Our experiences lead us to believe that the statement “There’s Law and Justice, and often they have nothing in common” could in fact be true!

 

The view that we at ASMAA have taken from this legal battle, is that the justice system in Portugal is extremely politicised. We are left with the opinion that laws were passed in the Portuguese parliament, with the sole purpose of protecting vast financial and/or political interests, instead of the greater good – be it the public or nature. But this is just our opinion based on our own experiences.

 

Looking back, here are three salient points that we take with us:

  1. The various “games” played by "massive" opposing legal teams with the sole purpose to increase our legal costs and in the process place a serious financial burden on our association.

    Things like, “there’s no risk of an oil slick at sea for Portugal because the current will carry the oil slick to the Canary Island”, “That 42000 people may have changed their minds of being against the drilling”, and even a more ludicrous claim that our “Charity shop which is open sporadically and is used primarily to assist families in need, was in competition with Cash Crusaders and other second hand shops”.

    There were many other claims that we had to refute, but which greatly increased our legal costs as they had intended.

  2. The next big lesson we took, was when the presiding judge was changed without the court having the decency to inform us that such a change was taking place, and thus give us an opportunity to oppose it.

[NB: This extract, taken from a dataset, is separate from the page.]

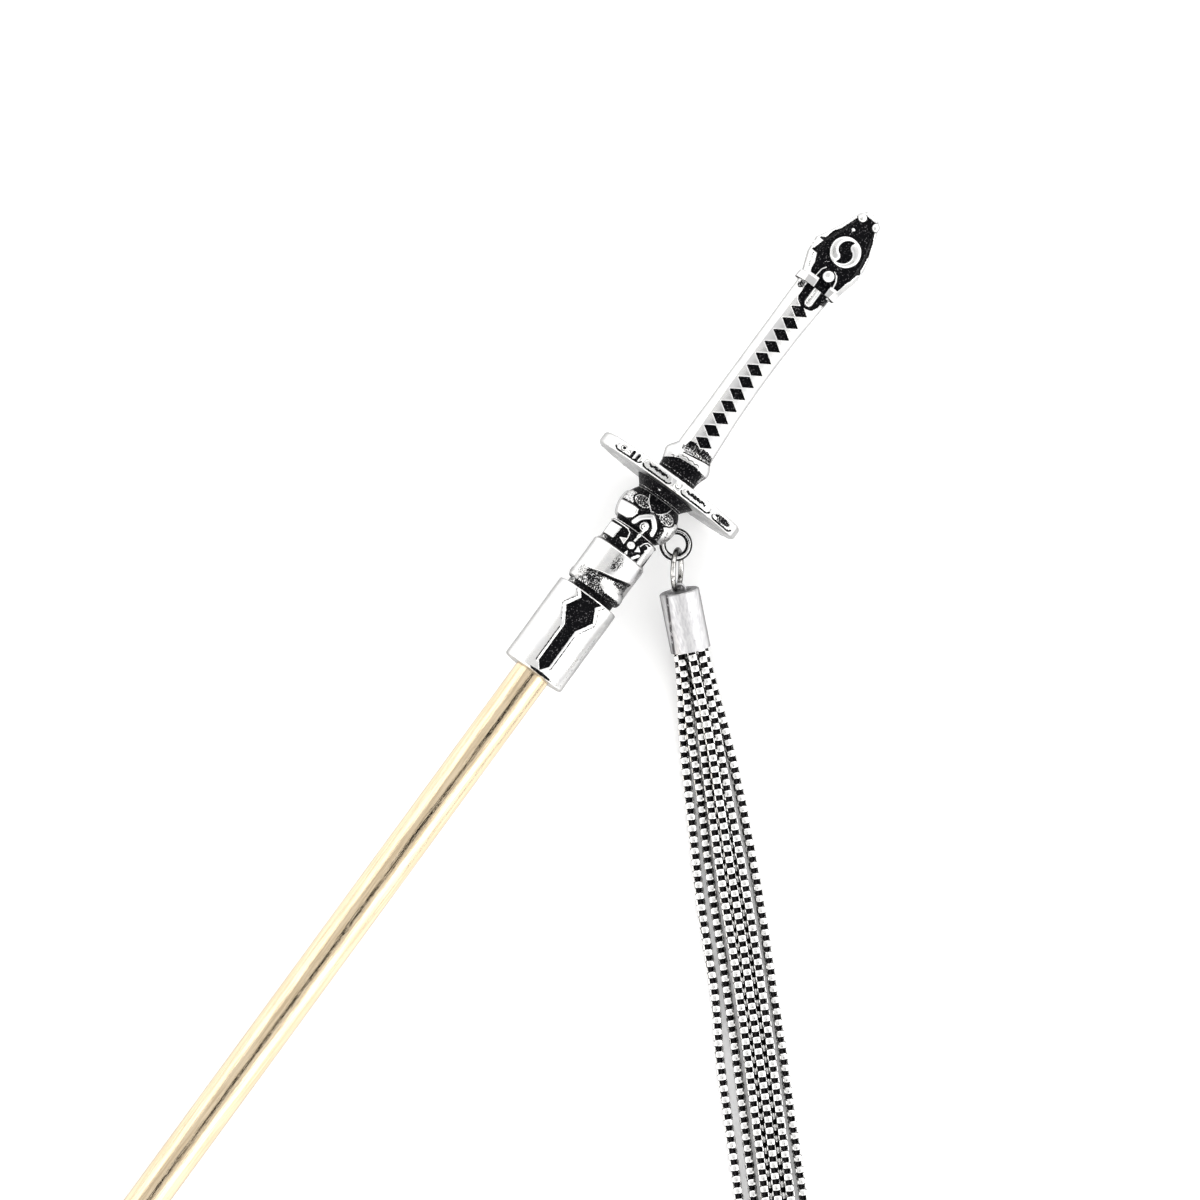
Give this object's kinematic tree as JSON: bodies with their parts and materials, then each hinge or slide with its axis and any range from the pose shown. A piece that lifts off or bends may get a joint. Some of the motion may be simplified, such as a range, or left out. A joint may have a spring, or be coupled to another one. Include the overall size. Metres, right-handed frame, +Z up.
{
  "type": "kanzashi hairpin",
  "caption": "Lying hair stick with a cast sword-handle head, an oval guard, and a tassel of fine box chains that hangs from a lug by a jump ring and a cap.",
  "frame": {"origin": "under the middle of the hairpin as it lies, on the surface", "axes": "+X along the stick, from its tip towards the pommel; +Z up, out of the front of the head; the tassel runs towards -X and -Y"},
  "size_m": [0.1742, 0.0682, 0.0134],
  "materials": {
    "stick_gold": "polished pale champagne gold",
    "head_silver": "antiqued silver, bright on the raised work and blackened in the recesses",
    "dark_washer": "blackened silver, satin",
    "ring_silver": "polished silver",
    "satin_silver": "satin silver with small scratches",
    "chain_silver": "polished silver"
  },
  "bodies": {
    "root": {"shaft": "stick_gold", "ferrule": "head_silver", "throat_band": "head_silver", "collar": "head_silver", "washer": "dark_washer", "guard": "head_silver", "grip_collar": "head_silver", "grip": "head_silver", "pommel": "head_silver", "jump_ring": "ring_silver", "end_cap": "satin_silver", "chain_01": "chain_silver", "chain_02": "chain_silver", "chain_03": "chain_silver", "chain_04": "chain_silver", "chain_05": "chain_silver", "chain_06": "chain_silver", "chain_07": "chain_silver", "chain_08": "chain_silver"}
  },
  "joints": []
}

Only in April 2019, we realised that the judge had been changed. It was a fact-accomplished, although it’s not common practice that such change happens at the final stages of legal processes in Portugal.

    We were indeed very surprised, especially because the previous judge was changed by a judge that had just finished her “court” articles (estágio) in December 2018 in the Sintra administrative court - thus replacing a well-seasoned judge that had been responsible for the legal processes since its inception in April 2018. Meaning that the newly appointed judge to Loulé court got involved ONLY at the final stage of the legal processes - the final award/decision phase! Nonetheless, that is a process that although not very commonly used it is allowed for in law.

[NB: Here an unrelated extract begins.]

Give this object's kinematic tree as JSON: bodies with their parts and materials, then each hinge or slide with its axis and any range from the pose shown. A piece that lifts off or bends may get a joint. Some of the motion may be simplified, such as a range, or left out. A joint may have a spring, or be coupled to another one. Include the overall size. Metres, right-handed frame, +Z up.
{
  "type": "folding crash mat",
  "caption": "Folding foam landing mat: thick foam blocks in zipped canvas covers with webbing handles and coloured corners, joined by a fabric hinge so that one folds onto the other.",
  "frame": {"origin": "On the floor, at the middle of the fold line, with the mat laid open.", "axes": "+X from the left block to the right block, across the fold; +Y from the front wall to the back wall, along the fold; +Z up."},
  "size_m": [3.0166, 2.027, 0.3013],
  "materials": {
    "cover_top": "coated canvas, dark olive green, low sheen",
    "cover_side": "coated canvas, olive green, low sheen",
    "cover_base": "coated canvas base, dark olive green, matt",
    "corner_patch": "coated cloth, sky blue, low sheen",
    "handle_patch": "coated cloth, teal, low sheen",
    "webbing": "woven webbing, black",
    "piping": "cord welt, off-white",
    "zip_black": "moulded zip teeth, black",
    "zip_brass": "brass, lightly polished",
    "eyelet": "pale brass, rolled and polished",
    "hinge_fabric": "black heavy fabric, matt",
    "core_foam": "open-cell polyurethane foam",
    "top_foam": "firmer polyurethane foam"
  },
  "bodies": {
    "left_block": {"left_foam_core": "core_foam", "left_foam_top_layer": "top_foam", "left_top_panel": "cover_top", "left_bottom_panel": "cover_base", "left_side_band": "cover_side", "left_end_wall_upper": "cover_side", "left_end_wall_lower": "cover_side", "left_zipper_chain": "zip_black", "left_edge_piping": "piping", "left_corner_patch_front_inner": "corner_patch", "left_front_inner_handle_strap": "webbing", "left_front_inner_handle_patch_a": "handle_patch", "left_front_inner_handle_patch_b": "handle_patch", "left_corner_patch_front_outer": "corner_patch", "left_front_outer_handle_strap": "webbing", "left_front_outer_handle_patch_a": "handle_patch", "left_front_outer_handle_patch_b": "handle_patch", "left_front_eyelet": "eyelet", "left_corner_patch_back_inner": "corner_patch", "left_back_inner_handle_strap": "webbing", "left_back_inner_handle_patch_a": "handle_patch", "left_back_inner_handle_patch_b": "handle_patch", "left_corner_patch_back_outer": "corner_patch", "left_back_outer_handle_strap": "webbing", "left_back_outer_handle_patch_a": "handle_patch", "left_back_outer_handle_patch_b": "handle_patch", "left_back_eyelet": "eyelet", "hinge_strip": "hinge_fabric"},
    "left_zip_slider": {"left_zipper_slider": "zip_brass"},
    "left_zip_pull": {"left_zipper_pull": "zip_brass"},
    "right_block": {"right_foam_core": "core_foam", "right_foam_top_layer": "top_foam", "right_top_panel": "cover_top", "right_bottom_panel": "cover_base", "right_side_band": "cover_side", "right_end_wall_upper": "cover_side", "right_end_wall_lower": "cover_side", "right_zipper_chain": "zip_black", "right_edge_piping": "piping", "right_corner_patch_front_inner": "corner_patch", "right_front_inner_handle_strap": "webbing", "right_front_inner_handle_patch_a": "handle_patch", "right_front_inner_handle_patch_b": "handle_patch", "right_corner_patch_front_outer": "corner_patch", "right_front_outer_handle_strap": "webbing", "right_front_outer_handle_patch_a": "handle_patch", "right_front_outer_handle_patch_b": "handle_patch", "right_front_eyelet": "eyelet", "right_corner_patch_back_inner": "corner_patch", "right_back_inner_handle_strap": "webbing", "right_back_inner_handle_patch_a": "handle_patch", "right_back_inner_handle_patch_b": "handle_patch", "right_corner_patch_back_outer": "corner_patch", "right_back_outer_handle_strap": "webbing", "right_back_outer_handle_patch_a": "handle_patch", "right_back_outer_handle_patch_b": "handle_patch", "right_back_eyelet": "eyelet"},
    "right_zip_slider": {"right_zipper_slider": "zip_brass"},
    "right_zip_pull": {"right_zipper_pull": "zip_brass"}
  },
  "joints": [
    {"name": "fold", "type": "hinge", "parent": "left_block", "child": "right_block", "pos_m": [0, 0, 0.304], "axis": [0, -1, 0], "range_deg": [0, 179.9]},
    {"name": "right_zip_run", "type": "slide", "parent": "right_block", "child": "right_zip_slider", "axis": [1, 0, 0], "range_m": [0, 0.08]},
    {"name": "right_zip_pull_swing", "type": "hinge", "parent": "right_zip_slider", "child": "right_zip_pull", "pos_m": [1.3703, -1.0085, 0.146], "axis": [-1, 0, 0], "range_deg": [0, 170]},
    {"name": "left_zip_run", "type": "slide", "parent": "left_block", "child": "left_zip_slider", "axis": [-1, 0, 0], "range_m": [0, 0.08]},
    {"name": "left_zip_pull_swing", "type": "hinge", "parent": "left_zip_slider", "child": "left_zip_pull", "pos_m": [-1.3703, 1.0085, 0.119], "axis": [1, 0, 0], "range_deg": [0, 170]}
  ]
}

    We have our own opinion on why this happened.

    We should be forgiven for "thinking" that maybe, just maybe some political influence was at play, especially when we received the final court award, which failed, in our opinion to award ASMAA full costs, as after all, we had not lost our legal cases nor had we withdraw our cases. Instead, with this award, we were left having to carry our own costs, although we were not responsible for the opposing parts personal legal costs.

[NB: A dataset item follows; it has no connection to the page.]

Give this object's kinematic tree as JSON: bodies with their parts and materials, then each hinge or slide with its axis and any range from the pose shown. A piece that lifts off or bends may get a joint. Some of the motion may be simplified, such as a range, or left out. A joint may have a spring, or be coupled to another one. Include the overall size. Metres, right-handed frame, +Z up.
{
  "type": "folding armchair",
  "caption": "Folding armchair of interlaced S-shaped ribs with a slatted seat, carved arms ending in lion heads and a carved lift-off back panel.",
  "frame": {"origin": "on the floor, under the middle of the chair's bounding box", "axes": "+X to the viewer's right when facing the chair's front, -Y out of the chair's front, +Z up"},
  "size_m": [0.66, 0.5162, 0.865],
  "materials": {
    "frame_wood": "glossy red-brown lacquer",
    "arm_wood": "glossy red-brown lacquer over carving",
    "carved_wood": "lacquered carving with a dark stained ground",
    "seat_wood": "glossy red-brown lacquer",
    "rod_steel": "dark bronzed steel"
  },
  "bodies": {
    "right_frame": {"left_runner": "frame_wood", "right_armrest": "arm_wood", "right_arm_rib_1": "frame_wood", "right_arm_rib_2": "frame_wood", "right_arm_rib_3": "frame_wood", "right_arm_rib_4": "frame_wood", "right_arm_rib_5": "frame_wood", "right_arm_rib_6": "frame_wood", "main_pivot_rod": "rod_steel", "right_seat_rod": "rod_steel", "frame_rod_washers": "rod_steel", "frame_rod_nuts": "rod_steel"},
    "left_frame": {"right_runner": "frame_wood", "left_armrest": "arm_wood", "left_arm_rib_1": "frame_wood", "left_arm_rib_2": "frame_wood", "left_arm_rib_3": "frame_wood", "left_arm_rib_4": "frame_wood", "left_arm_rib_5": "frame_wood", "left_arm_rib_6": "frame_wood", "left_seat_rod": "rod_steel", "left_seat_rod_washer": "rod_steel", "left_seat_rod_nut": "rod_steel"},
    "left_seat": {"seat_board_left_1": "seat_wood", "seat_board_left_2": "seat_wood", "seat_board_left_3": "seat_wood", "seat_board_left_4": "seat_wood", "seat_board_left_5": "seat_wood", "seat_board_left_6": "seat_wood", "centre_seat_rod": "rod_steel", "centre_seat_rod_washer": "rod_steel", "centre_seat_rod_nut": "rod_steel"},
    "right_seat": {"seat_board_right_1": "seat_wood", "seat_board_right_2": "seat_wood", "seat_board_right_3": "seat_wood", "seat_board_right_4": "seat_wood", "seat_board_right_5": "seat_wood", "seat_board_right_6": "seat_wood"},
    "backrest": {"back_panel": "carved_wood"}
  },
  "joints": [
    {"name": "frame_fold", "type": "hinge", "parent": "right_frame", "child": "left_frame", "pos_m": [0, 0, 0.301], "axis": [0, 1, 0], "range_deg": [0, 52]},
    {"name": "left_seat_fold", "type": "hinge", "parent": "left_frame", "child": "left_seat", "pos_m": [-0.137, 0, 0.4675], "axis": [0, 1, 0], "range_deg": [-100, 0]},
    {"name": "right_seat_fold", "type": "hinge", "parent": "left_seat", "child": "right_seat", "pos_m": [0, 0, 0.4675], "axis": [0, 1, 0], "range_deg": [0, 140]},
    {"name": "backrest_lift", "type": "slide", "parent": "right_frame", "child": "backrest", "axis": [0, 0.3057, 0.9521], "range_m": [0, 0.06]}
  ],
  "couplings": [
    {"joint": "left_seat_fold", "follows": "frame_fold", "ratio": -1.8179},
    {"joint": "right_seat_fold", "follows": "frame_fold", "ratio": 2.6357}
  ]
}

    Yes, we could have challenge the awards, but as we had got what we wanted – which was to PREVENT the drilling from going ahead - we decided that it would not justify spending more money on legal costs challenging the judge decision, although it did leave a bad taste in our mouths, and ASMAA with an account of over 51.500€ just in legal fees from one legal firm alone. (This fee does not include other costs that we incurred in obtaining other international legal opinions, nor in technical experts reports, nor does it account for the many hours of Pro-Bono work that we received from many others).

  3. And the final one lesson was when we were informed by the Attorney General’s office that they had archived our case on the 6 August this year. To say that we were surprised, it would be the understatement of the year.

 

We could write a book about our anti-oil drilling campaign experiences in the Algarve.

 

But all we want to do right now is leave a warning to all, especially taking into account the fact that the fight to protect our environment in Portugal is far from over. All we have achieved is a brief interval in this fight. A moratorium. With elections around the corner and a new government in power thereafter, don’t for one moment think or believe that the fight is over. Far from it.

Traditionally contracts can be/and are cancelled all the time, but the concession areas are still in place. Meaning new contracts can (and will probably) be signed in the future. New tenders will go out. (Which has already been disclosed by government sources - international tenders are on the way)

It is clear that there are many interests at play! Not only do we need to be aware of how easily the political landscape in Portugal and in EU institutions is corruptive, but also the risk that lobbyists succeed in influencing "good and/or naive individuals" with jobs, careers, etc. for themselves or family members.

 

The cost

Keeping in mind that ASMAA’s anti-oil exploration legal battle in Algarve cost more than 100,000€ over a period of 3 years, even with all the Pro-Bono work that we received, whoever takes on a fight needs to be aware of various factors. Some of which we have described here, but what is here is far from exaustive.

The reality is that to fight the establishment and individuals responsible for certain government portfolios (and the companies involved) - and that have access to unlimited public (tax payers) money to promote their interests and/or the financial/business interests that keeps them in power, needs people with courage, ethics and determination. Unfortunately they are in short supply in Portugal.

Currently, there’s still a fight against two active fracking contracts in the center of Portugal, against Australis who want to frack the areas of Bajouca and Aljubarrota, and we can’t leave out the lithium and other minerals open-pit mining risks neither.

 

 

The warning we leave here, is that if you want to fight to protect our country for the greater good of all and planet, anyone involved, anyone that cares about our country:

  1. needs to budget and find vast amounts of money;

  2. needs to find good experts that are not in conflict of interest situations;

  3. needs to have the commitment and energy needed to be at the pit face 24 hours out of 24 hours, 7 days a week for as long as needed.

Not an easy situation, but this is the reality. But above all, we need ethical political representatives in government. With elections around the corner, choose wisely. You have to ask yourself, if the available representatives will look after the greater good of all and nature, or will they be looking after their own personal interests?

 

 

 

 

There’s no doubt that ASMAA succeeded in what we set-up to do, but the success came with a heavy price tag. We still have unpaid legal as well as other related anti-oil campaign bills of 31,314.50€ and 7,165.88€ left to pay.